GIVEN DATA:
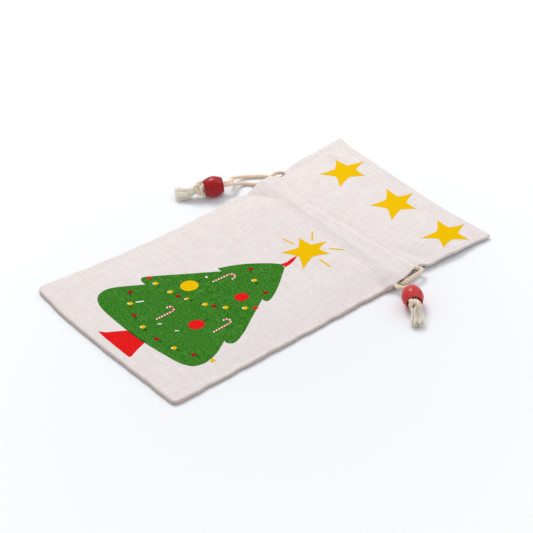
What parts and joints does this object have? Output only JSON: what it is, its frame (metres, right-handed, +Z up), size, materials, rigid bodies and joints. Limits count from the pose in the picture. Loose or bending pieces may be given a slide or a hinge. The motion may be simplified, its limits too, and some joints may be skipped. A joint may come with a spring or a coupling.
{
  "type": "drawstring gift pouch",
  "caption": "Flat cotton canvas gift pouch with a printed tree and stars, gathered by opposed drawcords that end in wooden beads, knots and frayed tassels.",
  "frame": {"origin": "middle of the underside of the cloth, on the surface that the flat pouch lies on", "axes": "+X across the pouch to its right side, +Y from the bottom edge to the mouth, +Z up through its thickness"},
  "size_m": [0.2193, 0.25, 0.014],
  "materials": {
    "canvas": "off-white plain-weave cotton canvas with small slubs",
    "thread": "matt cotton sewing thread",
    "cord": "three-ply twisted natural cotton",
    "frayed_cotton": "loose unlaid cotton fibres",
    "bead_wood": "turned wood in glossy deep red lacquer with faint grain",
    "green_ink": "green screen print soaked into the weave",
    "red_ink": "red screen print soaked into the weave",
    "yellow_ink": "warm yellow screen print, nearly opaque",
    "white_ink": "white screen print in small details"
  },
  "bodies": {
    "root": {"front_panel": "canvas", "back_panel": "canvas", "front_facing": "canvas", "back_facing": "canvas", "left_seam_allowance": "canvas", "right_seam_allowance": "canvas", "bottom_seam_allowance": "canvas", "left_overlock": "thread", "right_overlock": "thread", "bottom_overlock": "thread", "front_lower_stitching": "thread", "front_upper_stitching": "thread", "back_lower_stitching": "thread", "back_upper_stitching": "thread", "green_print": "green_ink", "red_print": "red_ink", "yellow_print": "yellow_ink", "white_print": "white_ink"},
    "left_mouth": {"left_front_hem": "canvas", "left_back_hem": "canvas"},
    "right_mouth": {"right_front_hem": "canvas", "right_back_hem": "canvas"},
    "left_drawcord": {"left_cord_run": "cord", "left_cord_front_strand": "cord", "left_cord_back_strand": "cord", "left_knot": "cord", "left_tassel": "frayed_cotton"},
    "right_drawcord": {"right_cord_run": "cord", "right_cord_front_strand": "cord", "right_cord_back_strand": "cord", "right_knot": "cord", "right_tassel": "frayed_cotton"},
    "left_bead_body": {"left_bead": "bead_wood"},
    "right_bead_body": {"right_bead": "bead_wood"}
  },
  "joints": [
    {"name": "left_pull", "type": "slide", "parent": "root", "child": "left_drawcord", "axis": [-1, 0, 0], "range_m": [0, 0.04], "deforming": ["front_panel", "back_panel", "front_facing", "back_facing", "left_seam_allowance", "right_seam_allowance", "bottom_seam_allowance", "left_overlock", "right_overlock", "bottom_overlock", "front_lower_stitching", "front_upper_stitching", "back_lower_stitching", "back_upper_stitching", "green_print", "red_print", "yellow_print", "white_print"]},
    {"name": "right_pull", "type": "slide", "parent": "root", "child": "right_drawcord", "axis": [1, 0, 0], "range_m": [0, 0.04]},
    {"name": "left_gather", "type": "slide", "parent": "root", "child": "left_mouth", "axis": [1, 0, 0], "range_m": [0, 0.04]},
    {"name": "right_gather", "type": "slide", "parent": "root", "child": "right_mouth", "axis": [-1, 0, 0], "range_m": [0, 0.04]},
    {"name": "left_bead_slide", "type": "slide", "parent": "left_drawcord", "child": "left_bead_body", "axis": [0.4226, 0.9063, 0], "range_m": [0, 0.004]},
    {"name": "right_bead_slide", "type": "slide", "parent": "right_drawcord", "child": "right_bead_body", "axis": [-0.866, 0.5, 0], "range_m": [0, 0.003]}
  ],
  "couplings": [
    {"joint": "right_pull", "follows": "left_pull", "ratio": 1},
    {"joint": "left_gather", "follows": "left_pull", "ratio": 1},
    {"joint": "right_gather", "follows": "left_pull", "ratio": 1}
  ]
}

REQUIREMENT: Copy out the material word for word and line for line.

FULL SOLUTION:
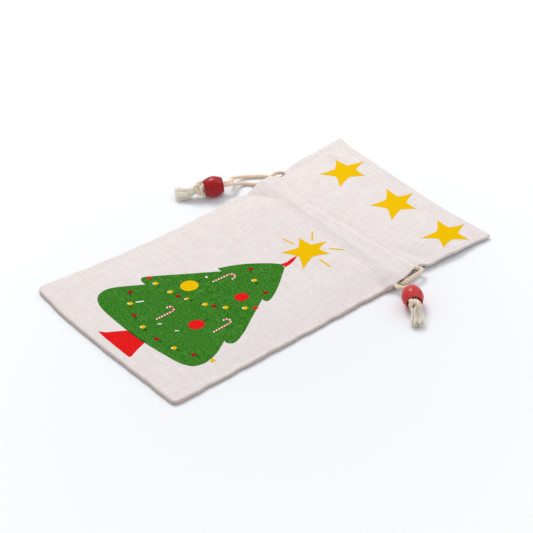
What parts and joints does this object have? Output only JSON: what it is, its frame (metres, right-handed, +Z up), size, materials, rigid bodies and joints. Limits count from the pose in the picture. Loose or bending pieces may be given a slide or a hinge. The motion may be simplified, its limits too, and some joints may be skipped. A joint may come with a spring or a coupling.
{
  "type": "drawstring gift pouch",
  "caption": "Flat cotton canvas gift pouch with a printed tree and stars, gathered by opposed drawcords that end in wooden beads, knots and frayed tassels.",
  "frame": {"origin": "middle of the underside of the cloth, on the surface that the flat pouch lies on", "axes": "+X across the pouch to its right side, +Y from the bottom edge to the mouth, +Z up through its thickness"},
  "size_m": [0.2193, 0.25, 0.014],
  "materials": {
    "canvas": "off-white plain-weave cotton canvas with small slubs",
    "thread": "matt cotton sewing thread",
    "cord": "three-ply twisted natural cotton",
    "frayed_cotton": "loose unlaid cotton fibres",
    "bead_wood": "turned wood in glossy deep red lacquer with faint grain",
    "green_ink": "green screen print soaked into the weave",
    "red_ink": "red screen print soaked into the weave",
    "yellow_ink": "warm yellow screen print, nearly opaque",
    "white_ink": "white screen print in small details"
  },
  "bodies": {
    "root": {"front_panel": "canvas", "back_panel": "canvas", "front_facing": "canvas", "back_facing": "canvas", "left_seam_allowance": "canvas", "right_seam_allowance": "canvas", "bottom_seam_allowance": "canvas", "left_overlock": "thread", "right_overlock": "thread", "bottom_overlock": "thread", "front_lower_stitching": "thread", "front_upper_stitching": "thread", "back_lower_stitching": "thread", "back_upper_stitching": "thread", "green_print": "green_ink", "red_print": "red_ink", "yellow_print": "yellow_ink", "white_print": "white_ink"},
    "left_mouth": {"left_front_hem": "canvas", "left_back_hem": "canvas"},
    "right_mouth": {"right_front_hem": "canvas", "right_back_hem": "canvas"},
    "left_drawcord": {"left_cord_run": "cord", "left_cord_front_strand": "cord", "left_cord_back_strand": "cord", "left_knot": "cord", "left_tassel": "frayed_cotton"},
    "right_drawcord": {"right_cord_run": "cord", "right_cord_front_strand": "cord", "right_cord_back_strand": "cord", "right_knot": "cord", "right_tassel": "frayed_cotton"},
    "left_bead_body": {"left_bead": "bead_wood"},
    "right_bead_body": {"right_bead": "bead_wood"}
  },
  "joints": [
    {"name": "left_pull", "type": "slide", "parent": "root", "child": "left_drawcord", "axis": [-1, 0, 0], "range_m": [0, 0.04], "deforming": ["front_panel", "back_panel", "front_facing", "back_facing", "left_seam_allowance", "right_seam_allowance", "bottom_seam_allowance", "left_overlock", "right_overlock", "bottom_overlock", "front_lower_stitching", "front_upper_stitching", "back_lower_stitching", "back_upper_stitching", "green_print", "red_print", "yellow_print", "white_print"]},
    {"name": "right_pull", "type": "slide", "parent": "root", "child": "right_drawcord", "axis": [1, 0, 0], "range_m": [0, 0.04]},
    {"name": "left_gather", "type": "slide", "parent": "root", "child": "left_mouth", "axis": [1, 0, 0], "range_m": [0, 0.04]},
    {"name": "right_gather", "type": "slide", "parent": "root", "child": "right_mouth", "axis": [-1, 0, 0], "range_m": [0, 0.04]},
    {"name": "left_bead_slide", "type": "slide", "parent": "left_drawcord", "child": "left_bead_body", "axis": [0.4226, 0.9063, 0], "range_m": [0, 0.004]},
    {"name": "right_bead_slide", "type": "slide", "parent": "right_drawcord", "child": "right_bead_body", "axis": [-0.866, 0.5, 0], "range_m": [0, 0.003]}
  ],
  "couplings": [
    {"joint": "right_pull", "follows": "left_pull", "ratio": 1},
    {"joint": "left_gather", "follows": "left_pull", "ratio": 1},
    {"joint": "right_gather", "follows": "left_pull", "ratio": 1}
  ]
}